Task material
↓

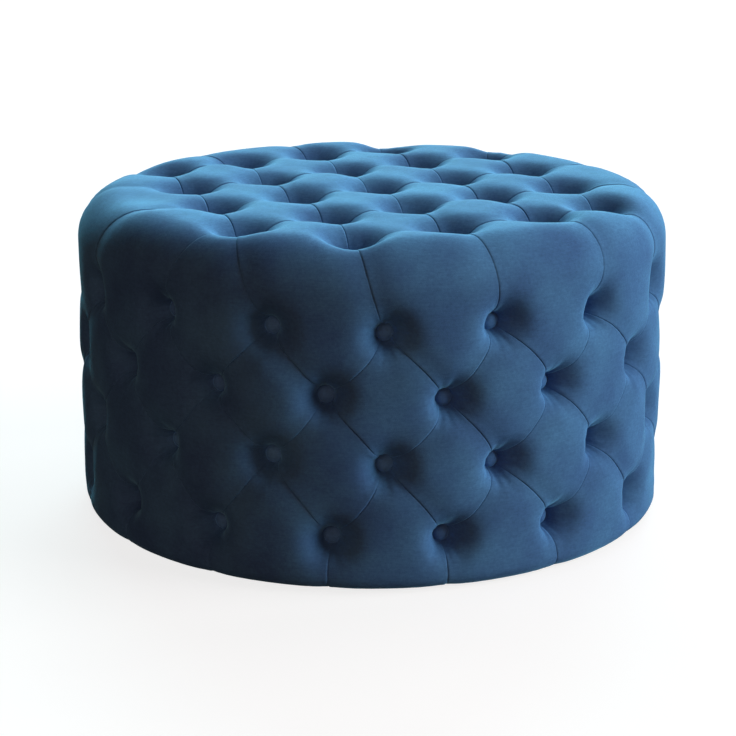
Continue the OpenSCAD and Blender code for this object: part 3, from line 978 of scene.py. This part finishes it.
def soft_sun(name, azimuth, elevation, spread, strength, color=(1, 1, 1)):
    """A broad, even light from far off. Azimuth is from the front towards +X; angles are in degrees."""
    turn, rise = math.radians(azimuth), math.radians(elevation)
    data = bpy.data.lights.new(name, "SUN")
    data.energy = strength
    data.angle = math.radians(spread)
    data.color = color
    light = bpy.data.objects.new(name, data)
    level = math.cos(rise)
    towards = Vector((math.sin(turn) * level, -math.cos(turn) * level, math.sin(rise)))
    light.rotation_euler = towards.to_track_quat("Z", "Y").to_euler()
    light.location = towards * 3
    bpy.context.scene.collection.objects.link(light)


def make_world():
    """A white backdrop that gives only a little light of its own."""
    world = bpy.data.worlds.new("studio")
    bpy.context.scene.world = world
    world.use_nodes = True
    tree = world.node_tree
    seen = tree.nodes.new("ShaderNodeLightPath").outputs["Is Camera Ray"]
    either = tree.nodes.new("ShaderNodeMixShader")
    tree.links.new(seen, either.inputs[0])
    for i, (color, strength) in enumerate((((0.85, 0.92, 1.0, 1), 0.01), ((1, 1, 1, 1), 1.0))):
        light = tree.nodes.new("ShaderNodeBackground")
        light.inputs["Color"].default_value = color
        light.inputs["Strength"].default_value = strength
        tree.links.new(light.outputs[0], either.inputs[1 + i])
    tree.links.new(either.outputs[0], tree.nodes["World Output"].inputs[0])


def make_camera():
    """The photograph's view: from the front and a little above, with the lens shifted."""
    distance, tilt, aim_z = 2.780, math.radians(13.35), 0.306
    data = bpy.data.cameras.new("camera")
    data.lens = 97.75
    data.sensor_width = 36
    data.shift_x, data.shift_y = -0.0042, -0.12
    camera = bpy.data.objects.new("camera", data)
    camera.location = (0, -distance * math.cos(tilt), aim_z + distance * math.sin(tilt))
    camera.rotation_euler = (math.pi / 2 - tilt, 0, 0)
    bpy.context.scene.collection.objects.link(camera)
    bpy.context.scene.camera = camera


make_floor()
make_world()
make_camera()
soft_sun("key", 82, 17, 45, 3.15)
soft_sun("upper", 150, 45, 50, 1.0)
soft_sun("back", 180, 22, 50, 3.2, (0.50, 0.95, 1.0))
soft_sun("fill", -10, 10, 60, 0.8, (1.0, 0.52, 0.36))
bpy.context.scene.view_settings.view_transform = "Standard"
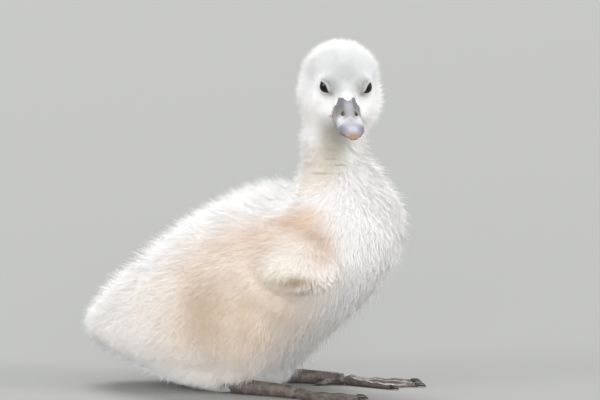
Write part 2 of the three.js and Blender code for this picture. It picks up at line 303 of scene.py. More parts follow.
def eyeballRadius(a):
    return eye["radius"] + eye["cornea"] * (1 - ramp(math.degrees(a), *eye["corneaEdge"]))


def openingCurve():
    spots = []
    for i, direction in enumerate(eye["opening"]):
        spots += [direction] * (2 if i in eye["corners"] else 1)
    spots = unit(np.array(spots, float))
    count = len(spots)
    curve = []
    for i in range(count):
        near = [spots[(i + k) % count] for k in (-1, 0, 1, 2)]
        if not np.allclose(near[1], near[2]):
            curve += [between(*near, f) for f in np.arange(eye["perSpan"]) / eye["perSpan"]]
    curve = unit(np.array(curve))
    middle = unit(curve.mean(0))
    return unit(middle + (curve - middle) * eye["openness"])


openEye = openingCurve()
eyeMiddle = unit(openEye.mean(0))
eyeAcross = unit(np.cross(eyeMiddle, [0, 0, 1]))
eyeUp = np.cross(eyeAcross, eyeMiddle)


def roundEye(ways):  # the turn of each direction round the opening's middle, and its degrees away from it
    away = np.degrees(np.arccos(np.clip(ways @ eyeMiddle, -1, 1)))
    return np.arctan2(ways @ eyeUp, ways @ eyeAcross), away


def eyeDistance(local):  # degrees that points lie outside the eye's opening, seen from the eye's centre
    spots = leftSide(local) - eye["centre"]
    edgeTurn, edgeLean = roundEye(openEye)
    order = np.argsort(edgeTurn)
    turn, lean = roundEye(unit(spots))
    edge = np.interp(turn, edgeTurn[order], edgeLean[order], period=2 * np.pi)
    return np.where(np.linalg.norm(spots, axis=1) < eye["reach"], lean - edge, 99)


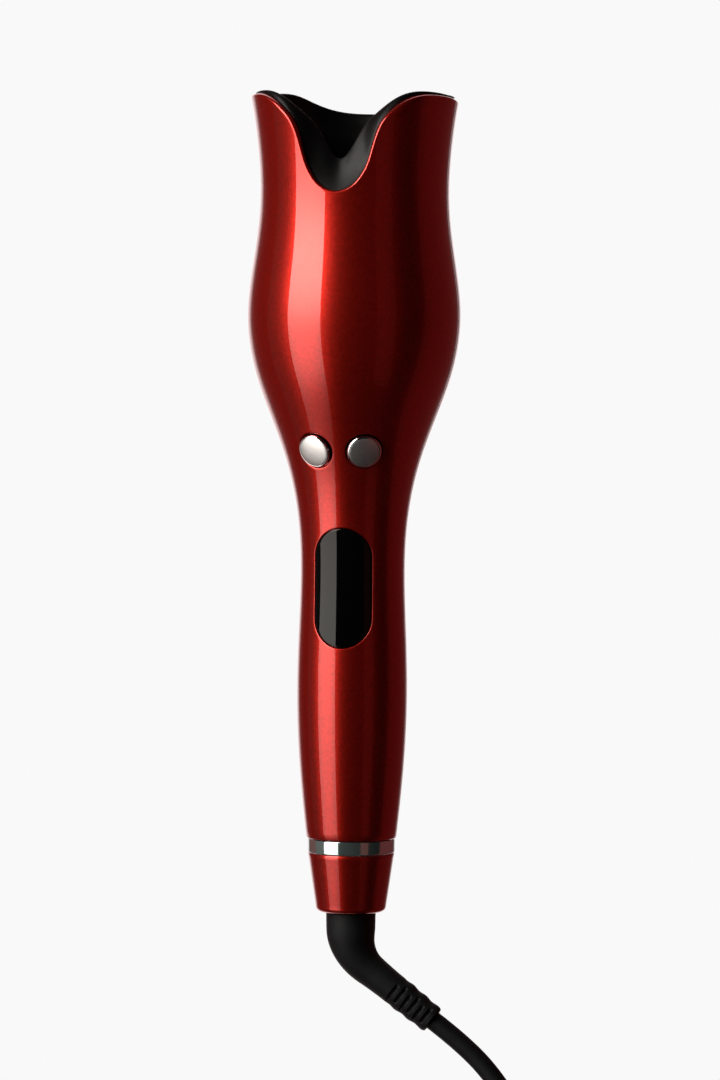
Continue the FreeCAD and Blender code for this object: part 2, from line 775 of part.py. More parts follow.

↑

Given exercise
Exactly repeat the lines above, from the opening line through the one with "bpy.context.scene.camera = camera", and include nothing else.

Solution to the exercise
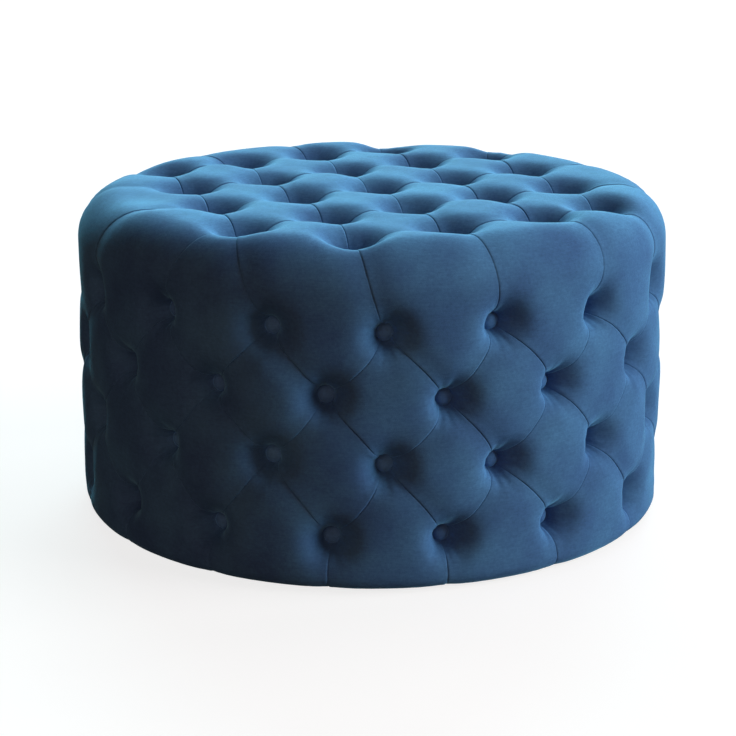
Continue the OpenSCAD and Blender code for this object: part 3, from line 978 of scene.py. This part finishes it.
def soft_sun(name, azimuth, elevation, spread, strength, color=(1, 1, 1)):
    """A broad, even light from far off. Azimuth is from the front towards +X; angles are in degrees."""
    turn, rise = math.radians(azimuth), math.radians(elevation)
    data = bpy.data.lights.new(name, "SUN")
    data.energy = strength
    data.angle = math.radians(spread)
    data.color = color
    light = bpy.data.objects.new(name, data)
    level = math.cos(rise)
    towards = Vector((math.sin(turn) * level, -math.cos(turn) * level, math.sin(rise)))
    light.rotation_euler = towards.to_track_quat("Z", "Y").to_euler()
    light.location = towards * 3
    bpy.context.scene.collection.objects.link(light)


def make_world():
    """A white backdrop that gives only a little light of its own."""
    world = bpy.data.worlds.new("studio")
    bpy.context.scene.world = world
    world.use_nodes = True
    tree = world.node_tree
    seen = tree.nodes.new("ShaderNodeLightPath").outputs["Is Camera Ray"]
    either = tree.nodes.new("ShaderNodeMixShader")
    tree.links.new(seen, either.inputs[0])
    for i, (color, strength) in enumerate((((0.85, 0.92, 1.0, 1), 0.01), ((1, 1, 1, 1), 1.0))):
        light = tree.nodes.new("ShaderNodeBackground")
        light.inputs["Color"].default_value = color
        light.inputs["Strength"].default_value = strength
        tree.links.new(light.outputs[0], either.inputs[1 + i])
    tree.links.new(either.outputs[0], tree.nodes["World Output"].inputs[0])


def make_camera():
    """The photograph's view: from the front and a little above, with the lens shifted."""
    distance, tilt, aim_z = 2.780, math.radians(13.35), 0.306
    data = bpy.data.cameras.new("camera")
    data.lens = 97.75
    data.sensor_width = 36
    data.shift_x, data.shift_y = -0.0042, -0.12
    camera = bpy.data.objects.new("camera", data)
    camera.location = (0, -distance * math.cos(tilt), aim_z + distance * math.sin(tilt))
    camera.rotation_euler = (math.pi / 2 - tilt, 0, 0)
    bpy.context.scene.collection.objects.link(camera)
    bpy.context.scene.camera = camera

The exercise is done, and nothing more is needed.